Reasons Behind the 11,400 MW Renewable Tender Cancellations
India cancelled 11,400 MW of renewable energy tenders by June 2025 due to low participation and high tariffs, with government measures introduced to streamline bidding and enhance renewable energy adoption.
Approximately 11,400 MW of renewable energy procurement tenders issued by central agencies in India have been cancelled by June 2025, due to issues like insufficient participation and high tariffs. The government has introduced measures to address these challenges and streamline the renewable energy bidding process.
Since April 2023, agencies such as SECI, NTPC, NHPC, and SJVN have cancelled tenders for 11,400 MW of renewable power. Reasons include low bidder participation, unreasonably high tariffs, and withdrawal by targeted end-procurers. Additionally, 43,922 MW of renewable power capacity has received Letters of Award (LoAs), but Power Sale Agreements (PSAs) remain unsigned, largely due to a surge in renewable power bids. Since April 2023, PSAs for 22,683 MW have been signed, indicating progress in some areas.
To address delays in PSA signing and misalignment in bidding and transmission readiness, the government amended the Standard Bidding Guidelines for solar, wind, hybrid, and Firm & Dispatchable Renewable Energy (FDRE) on 12 February 2025. These amendments allow for the cancellation of LoAs after 12 months if PSAs are not signed. The government is also encouraging states to comply with Renewable Consumption Obligations (RCO), urging agencies to aggregate demand from distribution companies and design products accordingly, and organising regional workshops with major renewable energy-procuring states.
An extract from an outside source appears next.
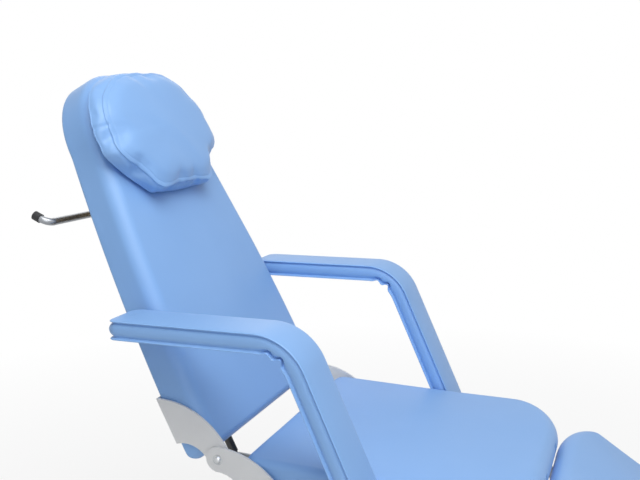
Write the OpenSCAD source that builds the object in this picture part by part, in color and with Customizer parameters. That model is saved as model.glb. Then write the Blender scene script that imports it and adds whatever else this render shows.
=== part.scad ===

As of June 2025, India’s total installed electricity capacity is 484.82 GW, with non-fossil fuel sources contributing 242.78 GW, or 50.08%. This includes 116.25 GW from solar, 51.67 GW from wind, 11.60 GW from bioenergy, 54.48 GW from hydropower, and 8.78 GW from nuclear power. These figures reflect India’s commitment to expanding renewable energy, despite challenges in tender execution.
The cancellations highlight the complexities of scaling up renewable energy infrastructure. Insufficient participation suggests a need for better incentives for bidders, while high tariffs indicate market challenges in achieving cost-competitive renewable projects. The government’s proactive measures aim to align bidding processes with transmission infrastructure and demand, ensuring smoother project implementation in the future.
In conclusion, the cancellation of 11,400 MW of renewable energy tenders underscores the challenges in India’s renewable energy sector. However, government interventions, including amended guidelines and increased coordination, aim to address these issues. As India continues to expand its non-fossil fuel capacity, these efforts could strengthen the renewable energy ecosystem, supporting the country’s sustainability goals.